“O sentimento de culpa é o sofrimento obtido após a reavaliação de um comportamento passado tido como reprovável por si mesmo. A base deste sentimento, do ponto de vista psicanalítico, é a frustração causada pela distância entre o que não fomos e a imagem criada pelo superego daquilo que achamos que deveríamos ter sido. Há também outra definição para sentimento de culpa, quando se viola a consciência moral (ou seja, quando pecamos e erramos), surge o sentimento de culpa.”
“A palavra remorso tem origem latina, vem de remorsus, particípio passado de remordere, que significa tornar a morder. Liga-se, portanto, a dilacerar, atacar, satirizar, ferir, torturar, atormentar. A própria etimologia da palavra já nos dá a ideia de como esse sentimento é doloroso e da angústia e até mesmo da vergonha que o acompanha. Isso vem da consciência de termos agido mal. Geralmente vem acompanhado de arrependimento, culpa, lamentação.
O remorso é um sentimento sobre os acontecimentos e atitudes do passado. É a sensação do que não era para ser dito, do que não era para ser feito.”
O remorso é um sentimento sobre os acontecimentos e atitudes do passado. É a sensação do que não era para ser dito, do que não era para ser feito.”
Depois de ter esclarecido estes dois conceitos, poderei relacionar com o livro do Frei Luís de Sousa.
O Frei Luís de Sousa remota, para além dos clássicos franceses e italianos, as fortes gregas da tragédia. Enquanto naqueles se evidencia o conflito das personagens e dos sentimentos, particularmente da ambição e do amor, nestes sobressai quase sempre a intervenção de uma fatalidade transcendente aos homens indefesos. É uma fatalidade deste tipo que no Frei Luís de Sousa parece cair sobre os protagonistas. O Romeiro serve-se de portador: o aparecimento dele vem anular toda a sua vida que se erguera sobre o pressuposto á morte de D. João de Portugal, anular o segundo casamento da sua suposta viúva, e riscar da lista dos legalmente nascidos, a filha, que desse casamento nascera o passado que se julgara morto. E ninguém parece culpado, porque D. Madalena foi sempre fiel (salvo num sentimento intimamente reprimido e imponderado: o de se ter apaixonado por Manuel de Sousa, e sem que ele próprio o soubesse, quando era ainda casada com D. João), e seu marido um português exemplar. Á fatalidade nada resiste, nem mesmo os direitos da vida, que Maria nas cenas finais proclama:
“ Que Deus é este que esta nesse altar e que quer roubar o pai e a mãe a sua filha? (…) o outro (…) que se fique na cova ou que ressuscite agora para me matar?”

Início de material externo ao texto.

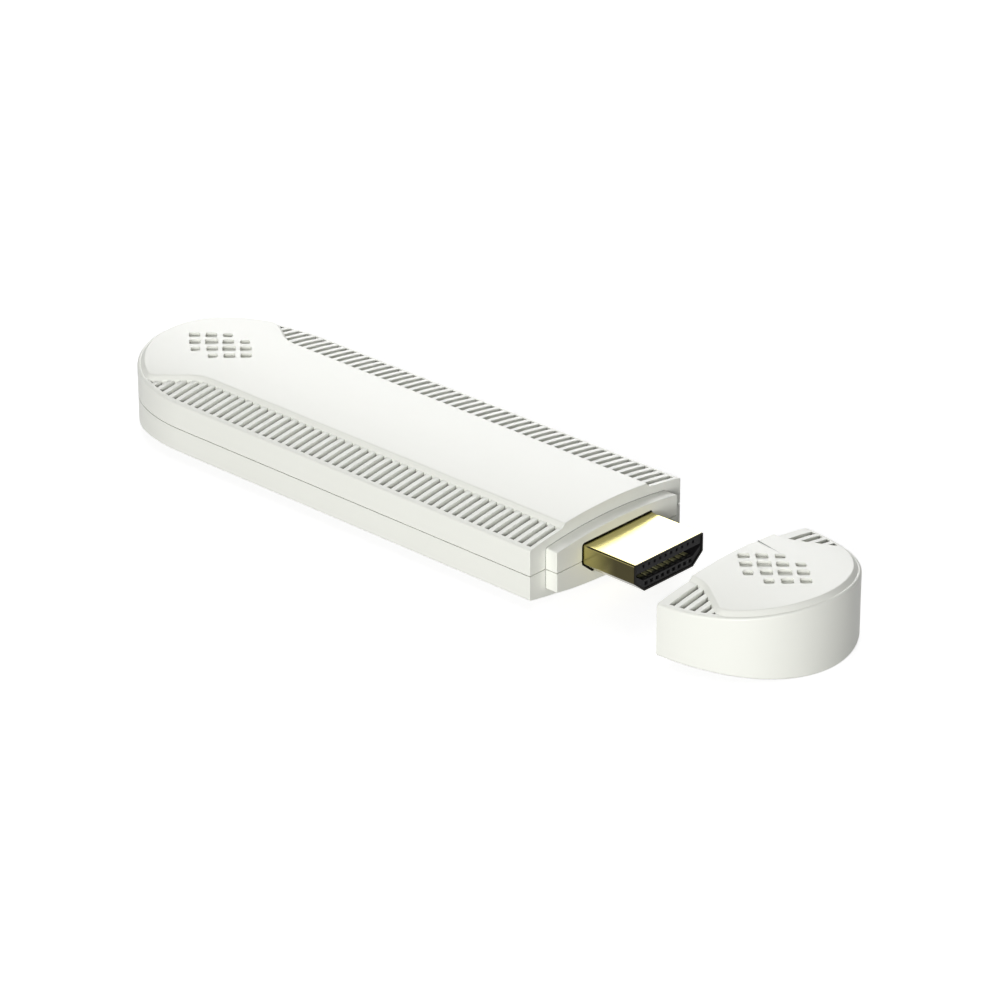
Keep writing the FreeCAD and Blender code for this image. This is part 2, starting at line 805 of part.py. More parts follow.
def button_pieces():
    """Mode button, its switch and the switch's plunger."""
    wall_inside = inner_half - tab_gap
    flange_back = wall_inside - button_flange
    front = half_width + button_proud
    button = button_bar(0, flange_back, front)
    button = break_edges(button, edge_break, lambda edge: edge.BoundBox.YMin > front - near_zero)
    centre_x = face_x - button_place
    wide = button_width / 2 + button_flange_spread
    centre_z = parting_z + button_rise
    flange = box(centre_x - wide, centre_x + wide, flange_back, wall_inside,
                 centre_z - button_height / 2, centre_z + button_height / 2)
    button = button.fuse(flange).removeSplitter()
    switch_front = half_width - board_inset - switch_setback
    switch_z = board_top + switch_height / 2
    switch = box(centre_x - switch_width / 2, centre_x + switch_width / 2,
                 switch_front - switch_depth, switch_front, board_top, board_top + switch_height)
    plunger_back = switch_front - plunger_sunk
    plunger = box(centre_x - plunger_width / 2, centre_x + plunger_width / 2, plunger_back, flange_back,
                  switch_z - plunger_height / 2, switch_z + plunger_height / 2)
    half = plunger_width / 2 + plunger_play
    tall = plunger_height / 2 + plunger_play
    well = box(centre_x - half, centre_x + half, plunger_back - button_travel - plunger_play,
               switch_front + overcut, switch_z - tall, switch_z + tall)
    return button, switch.cut(well), plunger


def chip(spec):
    """Flat package on the board."""
    along, y, length, width, height = spec
    x = face_x - along
    return box(x - length / 2, x + length / 2, y - width / 2, y + width / 2, board_top, board_top + height)


def chamfered_chip(spec):
    """Flat package whose top edges are chamfered."""
    block = chip(spec)
    top = board_top + spec[4]
    edges = [edge for edge in block.Edges if edge.BoundBox.ZMin > top - near_zero]
    return block.makeChamfer(chip_chamfer, edges)


def memory_chips():
    """Two memory packages side by side along the board."""
    first = (memory_place - memory_spacing / 2, 0.0) + memory_size
    second = (memory_place + memory_spacing / 2, 0.0) + memory_size
    return Part.makeCompound([chamfered_chip(first), chamfered_chip(second)])


def radio_shield():
    """Metal can over the radio chip, open to the board."""
    along, y, length, width, height = radio_can
    can = chip(radio_can)
    can = break_edges(can, 2 * can_sheet, lambda edge: runs_along(edge, Vector(0, 0, 1)))
    inner = (along, y, length - 2 * can_sheet, width - 2 * can_sheet, height - can_sheet)
    return can.cut(chip(inner))


def heat_parts():
    """Thermal pad on the processor and the spreader plate over it, with its four legs."""
    along, y, length, width, height = processor
    pad_top = board_top + height + pad_thickness
    x = face_x - along
    pad = box(x - length / 2 + pad_margin, x + length / 2 - pad_margin,
              y - width / 2 + pad_margin, y + width / 2 - pad_margin, board_top + height, pad_top)
    middle = face_x - spreader_place
    half_length = spreader_length / 2
    half = spreader_width / 2
    plate_top = pad_top + spreader_thickness
    plate = box(middle - half_length, middle + half_length, -half, half, pad_top, plate_top)
    legs = []
    for end in (-1, 1):
        for side in (-1, 1):
            x0 = middle + end * half_length
            x1 = x0 - end * spreader_thickness
            y0 = side * half
            y1 = y0 - side * spreader_leg
            legs.append(box(min(x0, x1), max(x0, x1), min(y0, y1), max(y0, y1), board_top, pad_top))
    plate = round_edges(plate.fuse(legs).removeSplitter(), spreader_thickness / 2,
                        lambda edge: edge.BoundBox.ZMin > plate_top - near_zero
                        and runs_along(edge, Vector(0, 1, 0)))
    return pad, plate


def antenna(side):
    """Stamped antenna: a plate on two legs, a feed and a ground."""
    x = tail_x + antenna_from_tail
    y0 = side * (half_width - antenna_inset) - antenna_width / 2
    y1 = y0 + antenna_width
    top = board_top + antenna_height
    x1 = x + antenna_length / 2
    plate = box(x - antenna_length / 2, x1, y0, y1, top - antenna_sheet, top)
    legs = []
    for offset in (0, antenna_leg_gap + antenna_leg):
        end = x1 - offset
        legs.append(box(end - antenna_leg, end, y0, y0 + antenna_sheet, board_top, top))
    return plate.fuse(legs).removeSplitter()


def capacitors():
    """Small capacitors in two rows along the board."""
    offset = half_width - capacitor_inset
    blocks = []
    for number in range(near_capacitors):
        blocks.append(chip((near_capacitor_place + number * capacitor_pitch, -offset) + capacitor_size))
    for number in range(far_capacitors):
        blocks.append(chip((far_capacitor_place + number * capacitor_pitch, offset) + capacitor_size))
    return Part.makeCompound(blocks)


def power_inductor():
    """Shielded coil block with cut-off corners."""
    return break_edges(chip(inductor), inductor_corner, lambda edge: runs_along(edge, Vector(0, 0, 1)))


def main():
    """Builds every piece and writes one STEP file for each."""
    os.makedirs("parts", exist_ok=True)
    outer = outer_shape()
    inner = inner_space()
    holes = openings_in_walls()
    insulator, contacts_upper, contacts_lower = plug_pieces()
    socket_shell, socket_tongue, socket_contact_set = socket_pieces()
    button, switch, plunger = button_pieces()
    pad, spreader = heat_parts()
    pieces = {
        "top_cover": top_cover(outer, inner, holes),
        "bottom_cover": bottom_cover(outer, inner, holes),
        "plug_cap": plug_cap(),
        "main_board": main_board(),
        "board_screws": board_screws(),
        "plug_shell": plug_shell(),
        "plug_insulator": insulator,
        "plug_contacts_upper": contacts_upper,
        "plug_contacts_lower": contacts_lower,
        "power_socket_shell": socket_shell,
        "power_socket_tongue": socket_tongue,
        "power_socket_contacts": socket_contact_set,
        "mode_button": button,
        "mode_switch": switch,
        "mode_switch_plunger": plunger,
        "main_processor": chamfered_chip(processor),
        "memory_chips": memory_chips(),
        "flash_chip": chamfered_chip(flash),
        "radio_chip": chamfered_chip(radio_chip),
        "radio_shield": radio_shield(),
        "crystal": chamfered_chip(crystal_can),
        "power_inductor": power_inductor(),
        "power_regulator": chamfered_chip(regulator),
        "capacitors": capacitors(),
        "thermal_pad": pad,
        "heat_spreader": spreader,
        "antenna_near": antenna(-1),
        "antenna_far": antenna(1),
    }
    for name, shape in pieces.items():
        count = len(shape.Solids)
        print(name, "valid", shape.isValid(), "solids", count, "volume %.2f" % shape.Volume)
        shape.exportStep("parts/" + name + ".step")


main()
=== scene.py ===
"""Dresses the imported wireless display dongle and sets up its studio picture.

The stick lies on a pale floor with its gold plug bare, and its cap lies in line with it. The two covers and
the cap take their packed forms and get the soft lips that moulded plastic has round its grooves and dimples.
Sizes are in millimetres and angles in degrees, except where a docstring gives another unit.
"""

import json
import logging
import math
from collections.abc import Callable
from dataclasses import dataclass, field
from enum import Enum
from functools import partial

import bmesh
import bpy
from mathutils import Matrix, Vector
from mathutils.bvhtree import BVHTree


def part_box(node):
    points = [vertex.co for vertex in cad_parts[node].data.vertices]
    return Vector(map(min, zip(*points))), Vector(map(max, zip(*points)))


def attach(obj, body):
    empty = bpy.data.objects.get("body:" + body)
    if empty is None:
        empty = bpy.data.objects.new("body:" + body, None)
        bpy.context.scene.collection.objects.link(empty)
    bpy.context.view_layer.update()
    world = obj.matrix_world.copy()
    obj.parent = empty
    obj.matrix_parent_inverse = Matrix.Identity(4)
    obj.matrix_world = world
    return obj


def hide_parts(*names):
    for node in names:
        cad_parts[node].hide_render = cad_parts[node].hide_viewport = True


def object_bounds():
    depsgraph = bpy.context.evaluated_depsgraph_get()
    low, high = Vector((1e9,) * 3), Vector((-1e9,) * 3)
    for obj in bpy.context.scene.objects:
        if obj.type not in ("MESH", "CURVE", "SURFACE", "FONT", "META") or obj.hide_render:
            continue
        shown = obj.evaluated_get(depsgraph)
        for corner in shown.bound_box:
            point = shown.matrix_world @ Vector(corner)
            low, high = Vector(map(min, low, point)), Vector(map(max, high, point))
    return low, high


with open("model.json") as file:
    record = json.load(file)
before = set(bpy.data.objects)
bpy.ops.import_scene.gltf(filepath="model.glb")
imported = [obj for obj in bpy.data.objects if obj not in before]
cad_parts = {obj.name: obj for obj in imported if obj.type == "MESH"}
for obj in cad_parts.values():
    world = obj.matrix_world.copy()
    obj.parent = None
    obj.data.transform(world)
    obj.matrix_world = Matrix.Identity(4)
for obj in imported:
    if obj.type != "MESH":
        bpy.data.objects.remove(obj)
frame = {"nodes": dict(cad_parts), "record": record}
CAD_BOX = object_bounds()

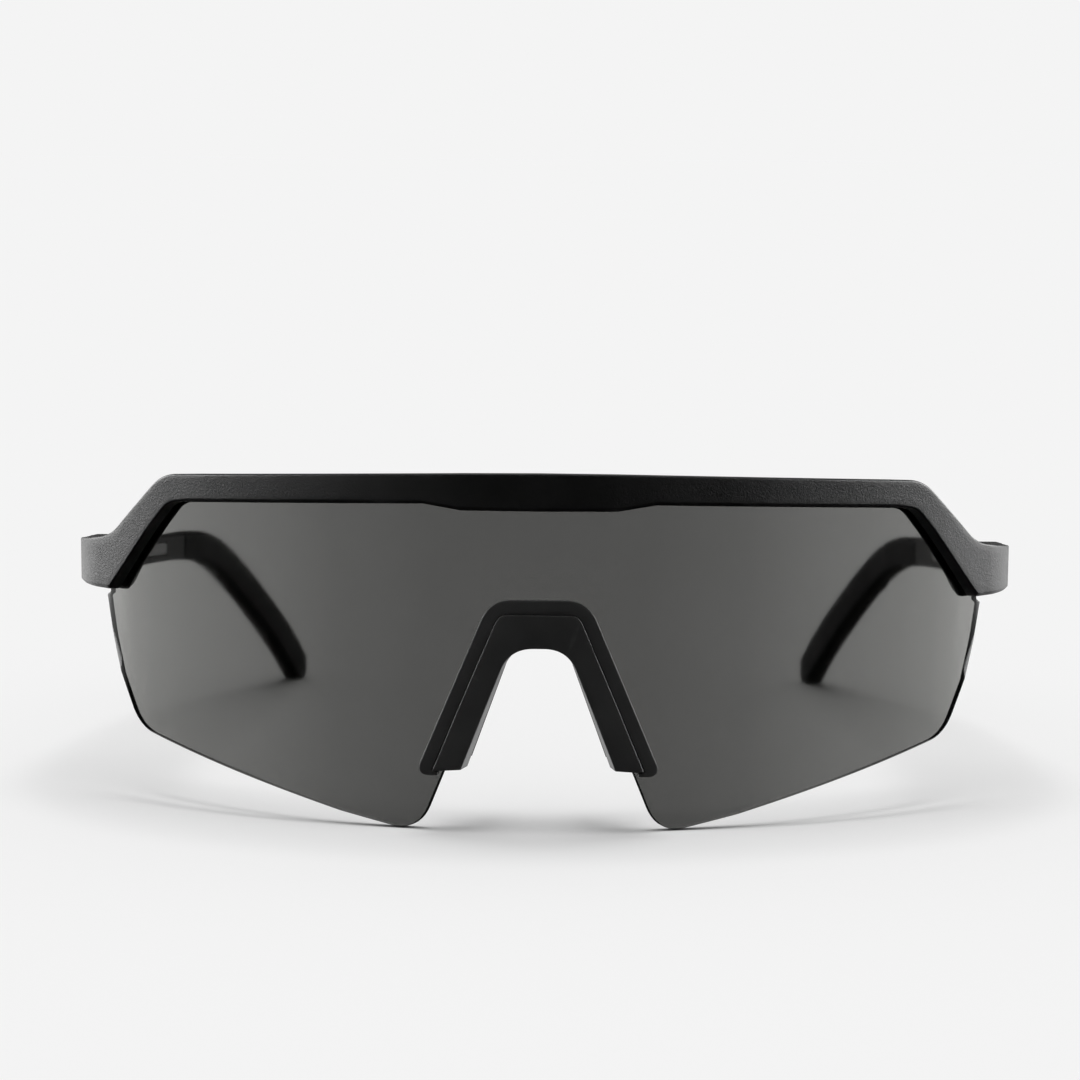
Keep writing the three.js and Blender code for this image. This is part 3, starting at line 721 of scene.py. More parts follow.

Mas, não impedia o seu protesto, Maria morre “de vergonha” como ela diz, consumindo a acção da fatalidade. A verdadeira acção da peça é a aproximação desta fatalidade, a presença cada vez mais palpável de um espectro, através dos temores de D. Madalena, das insinuações de Telmo Pais, dos sonhos de Maria. E ate o acto forte e exemplar de Manuel, incendiando patrioticamente a própria casa, serve para atrair a uma cilada do destino, obrigando a família a transferir-se para a casa do suposto morto.
Ao lado de Telmo Pais, que alias lhe serve por vezes de voz á sua consciência moral, resume a verdade a figura de D. Madalena, no seu esforço para recalcar um sentimento e esconde de si mesma a duvida que a inibe de gozar calmamente uma feliz vida. Mas que remorso e que duvida? Como nas tragédias gregas, o destino é desencadeado por uma única infracção dos costumes: aquela revolta afectiva sem consequências que D. Madalena, ainda em vida do primeiro marido, teve por Manuel de Sousa e que, subjectivamente, nunca lhe permite a certeza de tudo. Uma critica interior, talvez, ou pelo duplo complexo de culpa, inconsciente, de Telmo e D. Madalena, quer a ansiedade, e medo pegados á filha do segundo casamento. O senso do destino explicaria uma ânsia de expiar a culpa. Alias, como veremos, o sentimento de culpa surge persistentemente na obra de Garrett.
Há nesta obra duas tendências; por um lado uma “reclamação” da liberdade de amar, de corrigir, os erros conjugais evidentes, ao que se associam, pela boca da figura mais sonhadora, Maria, a exigência de “emendar o mundo”, por outro lado, acompanhando de remorsos, o sentimento religioso de um acontecimento superior, que não se encontra mais soluções para a morte injusta de Maria.